His next piece, an illustration of prosecutor and Florida State Attorney Angela Corey, hit legal trouble when the Associated Press asserted copyright over use of the image.
Zimmerman also faced a three-year investigation by the Department of Justice for infringing Trayvon Martin’s civil rights.
In a video released by his attorneys soon after the case was dropped, he blamed “Barack Hussein Obama” for inflaming racial tensions by saying in a White House speech that if he had a son, that child would look like Trayvon.
“I’m also my parent’s child, and my life matters as well,” Zimmerman said.
“(Obama) by far overstretched, overreached, even broke the law in certain aspects to where you have an innocent American being prosecuted by the federal government.”
In Zimmerman’s telling, he was the true victim.

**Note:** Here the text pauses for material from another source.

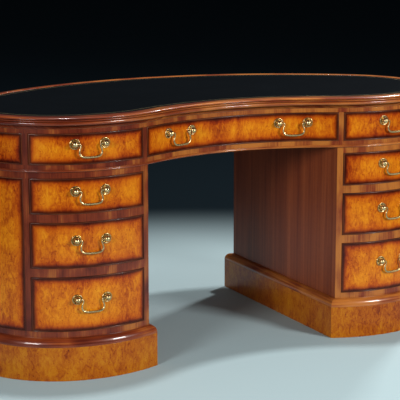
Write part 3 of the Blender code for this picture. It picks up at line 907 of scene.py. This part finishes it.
def makeFrieze():
    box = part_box("frieze_carcass")
    base, top = box[0].z, box[1].z
    opening = openingHeights("frieze_centre")
    low, high = opening
    core, beads = Shape(), Shape()
    for foot, head in ((base, low), (high, top)):
        profile = [(0.0, foot), (0.0, head), (-wall, head), (-wall, foot)]
        ringOf(core, fullLoop, fullLengths, profile, [0, 1, 1, 1], True)
    divider = lengthAtX(centreHalfX, 0.0, True)
    beadedField(core, beads, lengthSpan(divider, 2 * halfLength - divider), opening, wall, (2, 1))
    for side in (-1, 1):
        crossBoard(core, squareSpan(side * centreHalfX, side * sideInnerX), opening)
        addStiles(core, side, opening)
        crossBoard(core, lengthSpan(side * lengthAtX(sideInnerX, 0.0, True), side * divider), opening)
        addPanels(core, beads, side, opening)
        addStrip(core, side * centreHalfX, side * sideInnerX, (base, high))
        addGuide(core, side, (base, high))
        addRunners(core, (side * sideInnerX, side * sideOuterX), low)
    addRunners(core, (-centreHalfX, centreHalfX), low)
    plate(core, fullLoop(-wall)[:-1], (base, base + carcass["baseBoard"]), True, (1, 1, 3))
    seat(core.make("friezeCarcass", [crossband, innerWood, burr, mahogany], carcass["eased"]),
         "root", "carcass_walnut", "frieze_carcass")
    seat(beads.make("friezeCockBeads", [darkBead]), "root", "mahogany")


friezeBead = {"height": 0.0075, "stand": 0.0055, "seat": 0.0003, "fillet": 0.0007, "steps": 12,
              "creaseDeg": 50}


def makeFriezeBead():
    # half-round bead with a small fillet above and below it
    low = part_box("frieze_bead")[0].z
    b = friezeBead
    inner, outer, high = b["seat"], b["seat"] + b["fillet"], low + b["height"]
    middle, radius = low + b["height"] / 2, b["height"] / 2 - b["fillet"]
    profile = [(inner, low), (outer, low), (outer, middle - radius)]
    for turn in spaced(0, pi, b["steps"])[1:-1]:
        profile.append((outer + (b["stand"] - b["fillet"]) * sin(turn), middle - radius * cos(turn)))
    profile += [(outer, middle + radius), (outer, high), (inner, high)]
    bead = Shape()
    ringOf(bead, fullLoop, fullLengths, profile)
    seat(bead.make("friezeBead", [moulding], creaseDeg=b["creaseDeg"]), "root", "mahogany", "frieze_bead")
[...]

He was broke, unemployable and homeless, his brother Robert Jr said.
Rather than shy away from the spotlight and try to rebuild his life, Zimmerman appeared to stoke the very same racial tensions that he had accused the former president of whipping up.
In October 2015, Zimmerman retweeted a photo which allegedly showed a picture of Trayvon’s deceased body. The original tweet also included the caption, “Z-man is a one-man army”.
He later claimed he was unaware of the image of Trayvon’s body.
In other Twitter posts he used racist stereotypes to call Mr Obama an “ignorant baboon”, insulted Mike Brown, the teenager shot and killed by Ferguson police in 2014, and taunted those who challenged him.
“We all know how it ended for the last moron that hit me. Give it a whirl cupcake,” Zimmerman said to one person.
His Twitter account, which featured a Confederate flag as its profile picture, was suspended soon after he posted semi-nude photos of his ex-girlfriend with her email address and telephone number.
In late 2015, he was arrested again on charges of aggravated assault for throwing a wine bottle at his then-girlfriend, which was later dropped.
In 2016, Zimmerman provoked condemnation when he put up the gun he used to kill Trayvon Martin for auction.
Calling the weapon an “American firearm icon”, he said he intended to use the proceeds to fight the BLM movement and “Hillary Clinton's anti-firearm rhetoric”.
The Gunbroker website originally due to host the auction took it down amid a backlash, and it was shifted to an alternative site United Gun Group. Zimmerman reportedly accepted a bid of $138,900.
Zimmerman was rarely out of the headlines, with his next scrape with publicity coming when he was kicked off dating apps Tinder and Bumble after he was outed using a fake name of “Carter”.
In his defunct profile he described himself as a carefree self-employed consultant, who enjoyed hiking, fishing and preferred to avoid “large crowds”.
He threatened to “beat” Jay Z and feed him to an alligator over what he claimed was harassment of his parents by a documentary crew funded by the superstar rapper.
Then in 2019, Zimmerman suddenly announced he was suing Trayvon Martin’s family, prosecutors and state attorneys for $100m alleging they had conspired to frame him of murder.
The principle claim in the suit was that Rachel Jenteal, who testified at his trial, had posed as Trayvon’s girlfriend and delivered bogus testimony.
The Martin family dismissed the lawsuit as a “shameless attempt to profit off the lives and grief of others” in a statement released soon afterwards.
Zimmerman’s lawyer Larry Klayman, who founded Freedom Watch and has previously filed lawsuits pushing the Obama “Birther” conspiracy, did not respond to requests for comment.
In 2020, Zimmerman filed a defamation lawsuit against Pete Buttigieg and Elizabeth Warren for tweets they sent recognising what would have been Trayvon’s 25th birthday while campaigning for the Democratic presidential nomination.